Following [this tutorial](https://www.omgubuntu.co.uk/how-to-install-wsl2-on-windows-10) to install WSL2.

- Note that the whole thing appears to be a bit convoluted, you start out with `wsl.exe --install`
- Then you can install latest LTS Ubuntu 22.04 with the Microsoft Store
- Once complete, you probably end up with a WSL 1 (one!) that you can conver to version 2 (two!) with `wsl --set-version Ubuntu-22.04 2` or similar.
- WSL2 has some advantages including running a full Linux kernel but is even slower in I/O to the NTFS Windows mount.
- Everything that you do will be inside the WSL image.


.. _dev_install_docker_desktop:

Installation Docker Desktop
===========================

Follow the `Install Docker Desktop <https://docs.docker.com/desktop/install/windows-install/>`__ instructions.
Then, ensure that the Docker Engine is running.
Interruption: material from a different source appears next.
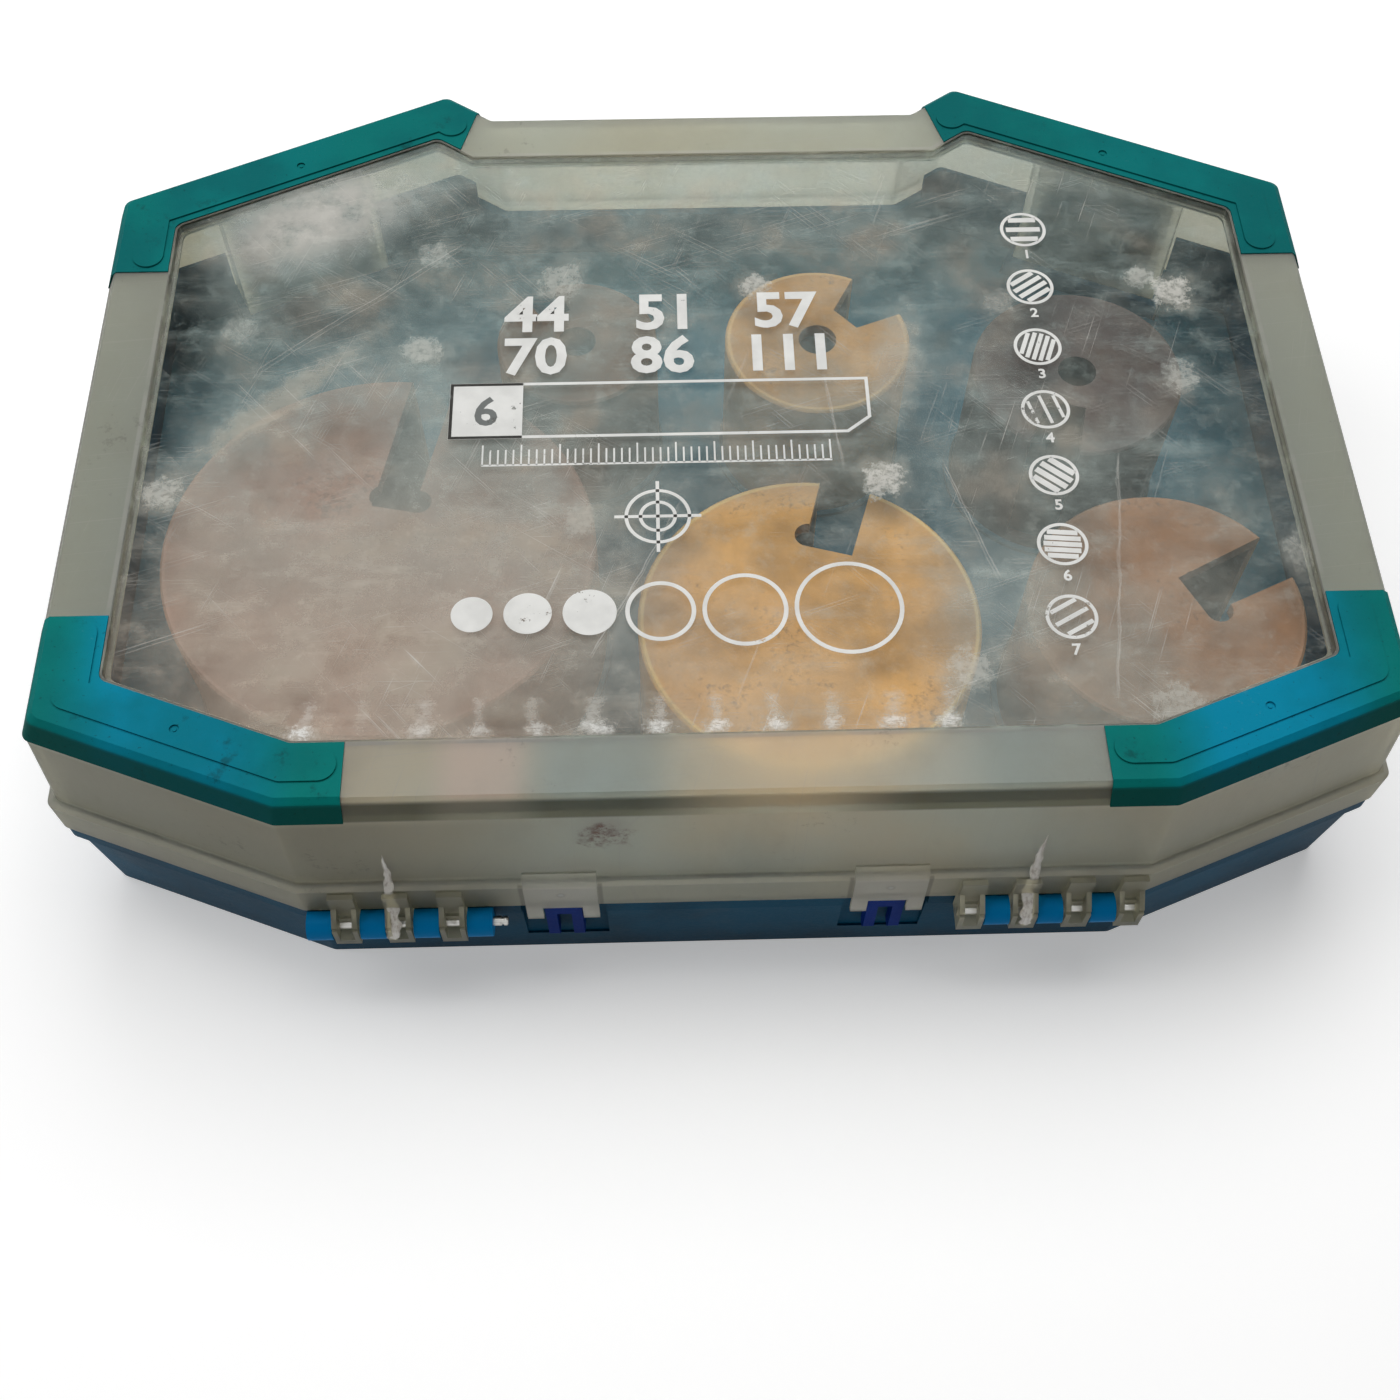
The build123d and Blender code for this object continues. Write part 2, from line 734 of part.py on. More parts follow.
def tooth_angles(size):
    count = 2 * round(size / 18)
    return [k * 360 / count + 12 for k in range(count)]


def saw_teeth(size):
    """Carbide tips, one in each notch of a saw's foot, standing on the pocket floor."""
    x, y = saw_place(size)
    radius = size / 2
    tips = Part()
    for angle in tooth_angles(size):
        tip = span((radius - saw_wall, radius), (-tooth_width / 2, tooth_width / 2),
                   (0, tooth_drop + tooth_length + 1))
        tips += Rot(0, 0, angle) * tip
    return Pos(x, y, saw_foot) * tips


nodes = {
    "base_shell": base_shell(),
    "tray_insert": tray_insert(),
    "hinge_pin_left": hinge_pin(-1),
    "hinge_pin_right": hinge_pin(1),
    "hinge_side_keeper_left": keeper(-1),
    "hinge_side_keeper_right": keeper(1),
    "handle_pin_left": handle_pin(-1),
    "handle_pin_right": handle_pin(1),
    "latch_pin_left": corner_frame(-1) * latch_pin_solid(small_pin_radius, 0),
    "latch_pin_right": corner_frame(1) * latch_pin_solid(small_pin_radius, 0),
    "latch_left": corner_frame(-1) * latch_solid(),
    "latch_right": corner_frame(1) * latch_solid(),
    "carry_handle": carry_handle(),
    "lid_shell": lid_shell(),
    "lid_window": lid_window(),
}
nodes.update(guards())
for size in saws:
    nodes[f"hole_saw_{size}"] = hole_saw(size)
    nodes[f"saw_teeth_{size}"] = saw_teeth(size)

for name, shape in nodes.items():
    export_step(shape, f"parts/{name}.step")
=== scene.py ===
"""Looks of a storage case for hole saws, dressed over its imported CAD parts."""
import math
from functools import reduce

import bpy
import numpy as np
from bpy.props import FloatProperty, FloatVectorProperty, IntProperty, PointerProperty
from mathutils import Matrix, Vector


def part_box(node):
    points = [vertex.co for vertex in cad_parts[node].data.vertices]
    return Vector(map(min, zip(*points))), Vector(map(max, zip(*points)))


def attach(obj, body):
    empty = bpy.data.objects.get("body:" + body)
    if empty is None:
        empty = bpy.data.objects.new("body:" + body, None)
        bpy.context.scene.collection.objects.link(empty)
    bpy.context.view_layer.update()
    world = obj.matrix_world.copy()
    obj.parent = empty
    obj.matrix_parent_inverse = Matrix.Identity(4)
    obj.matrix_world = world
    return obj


bl_info = {
    "name": "Hole saw case",
    "version": (1, 0, 0),
    "blender": (4, 5, 0),
    "location": "View3D > Sidebar > Saw case",
    "description": "Finishes for the parts of a hole saw case",
    "category": "Object",
}

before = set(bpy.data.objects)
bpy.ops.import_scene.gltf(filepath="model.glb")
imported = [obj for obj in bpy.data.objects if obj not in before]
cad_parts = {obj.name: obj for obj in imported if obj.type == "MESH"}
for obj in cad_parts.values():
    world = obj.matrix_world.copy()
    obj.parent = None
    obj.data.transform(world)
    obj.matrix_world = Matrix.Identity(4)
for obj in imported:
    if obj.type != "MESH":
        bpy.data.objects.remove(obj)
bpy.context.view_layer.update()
MM = 0.001
# each saw's size and the 8-bit colour of its paint
SAW_SHADES = {44: (128, 98, 74), 51: (222, 168, 96), 57: (70, 52, 46),
              70: (162, 116, 76), 86: (236, 178, 96), 111: (166, 126, 106)}
SAW_SIZES = tuple(SAW_SHADES)


def box_mm(node):
    """Lowest and highest corner of a CAD node, in millimetres."""
    return [np.array(corner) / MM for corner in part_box(node)]


def middle_mm(node):
    """Middle of a CAD node's box, in millimetres."""
    return sum(box_mm(node)) / 2


# ---- what a user would change
def number(name, description, value, **settings):
    return FloatProperty(name=name, description=description, default=value, **settings)


def length(name, description, millimetres):
    return number(name, description, millimetres * MM, subtype="DISTANCE", unit="LENGTH", min=0)


def share(name, description, value):
    return number(name, description, value, subtype="FACTOR", min=0, max=1)


def angle(name, description, degrees):
    return number(name, description, math.radians(degrees), subtype="ANGLE")


def linear_colour(name, description, value):
    return FloatVectorProperty(name=name, description=description, subtype="COLOR", size=3,
                               min=0, max=1, default=value)


def colour(name, description, *channels):
    """A colour from 8-bit display values: each to the power 2.2, near enough for paint."""
    return linear_colour(name, description, [(channel / 255) ** 2.2 for channel in channels])


class CaseColours(bpy.types.PropertyGroup):
    """Colours of the case's plastics, paints and metals."""

    lid: colour("Lid", "Frosted plastic of the lid", 229, 232, 218)
    lid_warm: colour("Lid, warm patches", "Yellowed patches of the lid", 234, 226, 200)
    lid_dull: colour("Lid, dull sides", "Duller plastic away from the near side", 188, 192, 177)
    # olive painted shade low on the lid's walls, and the colour of its random mottling
    lid_wall: colour("Lid, walls", "Duller olive low on the walls and in the mottling", 164, 160, 134)
    # painted shade on the band round the lid's top edge
    lid_edge: colour("Lid, edge", "Dark band round the lid's top edge", 92, 92, 70)
    # painted glow of the pink saw seen through the near border
    lid_pink: colour("Lid, pink patch", "Pinkish patch on the near border", 255, 236, 220)
    # also the painted grey shade on the lid's near border
    window_haze: colour("Window haze", "Fine wear of the window", 182, 201, 196)
    # haze colour near the hinges, warmer as a painted sheen of the lamps
    window_warm: colour("Window haze, near side", "Warmer wear near the hinges", 214, 194, 174)
    window_brown: colour("Window dirt", "Thin brown dirt on the window", 156, 138, 120)
    smudge: colour("Smudge", "Chalky marks on the window", 216, 214, 206)
    beige: colour("Beige dust", "Dust round the chalky marks", 198, 188, 170)
    # also the painted shade in the corner at the wall's foot
    grime: colour("Grime", "Brown dirt in seams", 74, 62, 48)
    rust: colour("Rust smear", "Rusty smear on the near side", 104, 48, 14)
    # also whitens the tabs and gives the painted highlight on the ledge top
    crack: colour("Crack", "Whitened plastic along a crack", 242, 238, 230)
    crack_shade: colour("Crack, hollows", "Dirtier hollows of a crack", 186, 176, 164)
    guard: colour("Guard", "Soft corner guards", 0, 120, 114)
    guard_blue: colour("Guard, blue patches", "Bluer patches of the guards", 0, 136, 168)
    guard_dark: colour("Guard, dark patches", "Duller patches of the guards", 4, 88, 92)
    # painted shade on the guards' outer faces
    guard_side: colour("Guard, sides", "Darker outer faces of the guards", 0, 72, 66)
    guard_rubbed: colour("Guard, rubbed", "Rubbed patches of the guards", 104, 160, 160)
    guard_dirt: colour("Guard, dirt", "Dirt on the guards", 20, 52, 52)
    base: colour("Base", "Moulded base", 0, 78, 106)
    base_dark: colour("Base, dark patches", "Duller patches of the base", 0, 60, 82)
    base_scuffed: colour("Base, scuffed", "Scuffs on the base", 70, 120, 140)
    knuckle: colour("Base knuckles", "Cleaner plastic of the base's knuckles", 0, 132, 198)
    dust: colour("Dust", "Dust on the base and its fittings", 120, 114, 102)
    tray: colour("Tray", "Insert that holds the saws", 12, 96, 118)
    keeper: colour("Keeper", "Keepers beside the hinges", 0, 54, 140)
    latch: colour("Latch", "Latches and handle", 6, 96, 142)
    steel: colour("Steel", "Pins", 190, 190, 186)
    carbide: colour("Carbide", "Saw tips", 120, 120, 124)
    # also the painted glints of the lamps beside the window's near seam
    print_white: colour("Print", "White print on the window", 236, 236, 232)
    print_grey: colour("Print, grey", "Grey print over the white", 96, 100, 98)
    metal_rust: colour("Rust on metal", "Rust spots on pins and tips", 96, 76, 58)
    saw_rubbed: colour("Saws, rubbed", "Dark rubbed patches of the saws", 66, 48, 36)
    saw_dust: colour("Saws, dust", "Dust on the saws' backs", 128, 116, 98)
    saw_chip: colour("Saws, chips", "Pale chips in the saws' paint", 176, 164, 146)
    for size, channels in SAW_SHADES.items():
        __annotations__[f"saw_{size}"] = colour(f"Saw {size}", f"Paint of the {size} mm saw", *channels)
    del size, channels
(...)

.. _dev_install_windows_os_deps:

Install OS Dependencies
=======================

.. code-block:: bash

    ## install dependencies
    sudo apt install libsasl2-dev python3-dev libldap2-dev libssl-dev gcc make rsync
    ## install postgres and redis
    sudo apt install postgresql postgresql-server-dev-14 postgresql-client redis
    ## start postgres, must be done after each WSL2 start
    sudo service postgresql start
    sudo service postgresql status
    ## start redis, must be done after each WSL2 start
    sudo service redis-server start
    sudo service redis-server status
    ## update postgres configuration and restart, only do this once
    sudo sed -i -e 's/.*max_locks_per_transaction.*/max_locks_per_transaction = 1024 # min 10/' /etc/postgresql/14/main/postgresql.conf
    sudo service postgresql restart

Create a postgres user `varfish` with password `varfish` and a database.

.. code-block::

    sudo -u postgres createuser -s -r -d varfish -P
    [enter varfish as password]
    sudo -u postgres createdb --owner=varfish varfish

From here on, you can follow the instructions for the Linux installation, starting at `ref:dev_install_python_pipenv`.